Viver uma gravidez de risco #6 a grande ironia
Estou em casa desde o início, desde o teste positivo. Nunca cheguei tão longe, já estou no último mês. Já vos disse aqui a dificuldade que isso é. Sou grávida a tempo inteiro, foi só isso que fiz. Nunca reprovei, nem a disciplina quanto mais um ano inteiro, nunca estive desempregada, nunca estive inactiva. Tive que lutar comigo para me convencer que tinha de ser assim, dias "desperdiçados". Dias muito mais solitários, não indo trabalhar não falo com pessoas como estava habituada, claro que há chamadas e mensagens, mas não é, de todo, a mesma coisa, surpreendentemente reagi muito bem, não deprimi, não fiquei afectada, nem descontei nele, houve dias mais fáceis, outros mais difíceis. Especialmente nesta sociedade em que vejo a maior parte das mulheres determinadas em mostrar que a gravidez não é doença. A minha é. Mulheres que viajam, fazem desporto de alta intensidade , trabalham, com uma carreira, e têm vida social. Ver blogs nesta altura então, tem sido um esfregar na minha cara, gravidezes com mais vida social do que a minha vida normal. Eu tive de abdicar disso tudo, não importava como estivesse a minha carreira e os meus planos e ambições, tive de colocar isso tudo de lado, durante (espero eu, peço) oito meses mais a licença de 5. Podia estar prestes a ter uma promoção (ahahahah, agora ri-me porque não há valorização nenhuma onde trabalho, penalização há muita, mas reconhecimento tá queto). Não sei o que vou encontrar quando regressar, tinha projectos em curso, ideias, grupos de trabalho, a vida não pára, só porque eu parei. Mais ironia, mal tive que parar surgiram duas oportunidades fora do local de trabalho às quais não me pude dedicar, coisas para as quais trabalhei desde o início da minha carreira. A biologia é uma cabra, ou abdicava de filhos, ou colocava o resto da minha vida em suspenso. Fomos falando disto os dois, a maternidade e o planeamento familiar são uma arma de controlo das mulheres, não há como fugir. Ele está comigo nisto a 100%, tem sido tudo para mim, mas a verdade é que ele vai trabalhar, pode praticar o desporto dele, tomar café com amigos à vontade, comer e beber sem restrições. Eu disse adeus a tudo isso, com o bónus de medicamentos e mais ansiedades.
A ironia.
Sou e sempre fui muito independente. Feminista (a sério, pela definição de dicionário e não como as capazes). Pratiquei desporto. Comecei a namorar cedo, e lá veio aquela pressão típica de miúdos de 16, para não ir aos treinos, para faltar às aulas. Muito calmamente lhe expliquei que tinha uma vida antes dele e que ia continuar a ter, que a minha prioridade era a família e a escola, que tinha amigos e praticava desporto, se quisesse ocupar um espaço na minha vida que gostava muito mas para me "exigir" faltar a qualquer um dos anteriores ficávamos já por ali. Continuei a ter momentos só com as amigas, com ele e outros nnamorados, saí e fui de férias com amigas, não me privei de nada, até porque nunca foram incompatíveis. Até tinha família minha a perguntar, "com quem vais jantar? Esta e aquela amiga. Mas não tens namorado? Tenho, e?"
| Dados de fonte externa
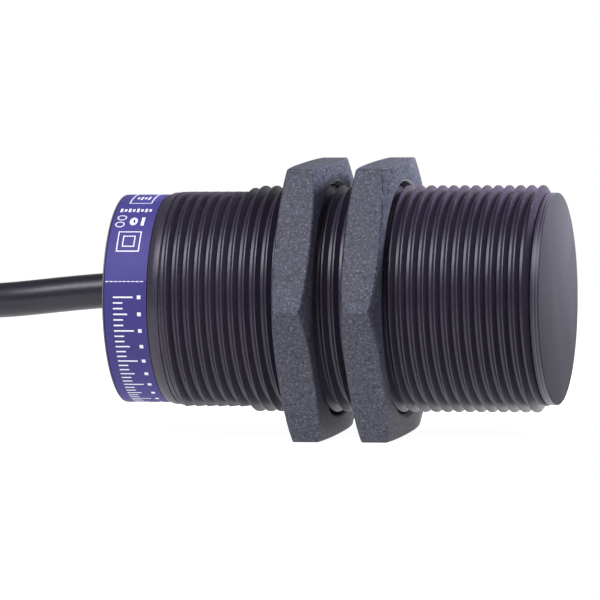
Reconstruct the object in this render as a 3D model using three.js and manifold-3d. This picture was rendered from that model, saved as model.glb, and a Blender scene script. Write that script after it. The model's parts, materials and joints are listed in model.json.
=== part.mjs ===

Fui viver sozinha aos 26, ainda a frequentar o mestrado, uma vez mais família perguntou: mas estás chateada com a tua mãe? Claro que não, queria o meu espaço, estava mais que na altura de ser mais independente. Foi nessa altura que comecei a namorar com ele, e acabamos por ir viver juntos, ele ainda vivia com os pais. Os amigos sempre a "pressionar" o casamento e os filhos. Nunca me deixei permear por isso, faço as minhas coisas no meu timing.
E eis que a vida decidiu que deixasse por completo a minha independência, o meu trabalho, a minha carreira para estar grávida, vulnerável e frágil.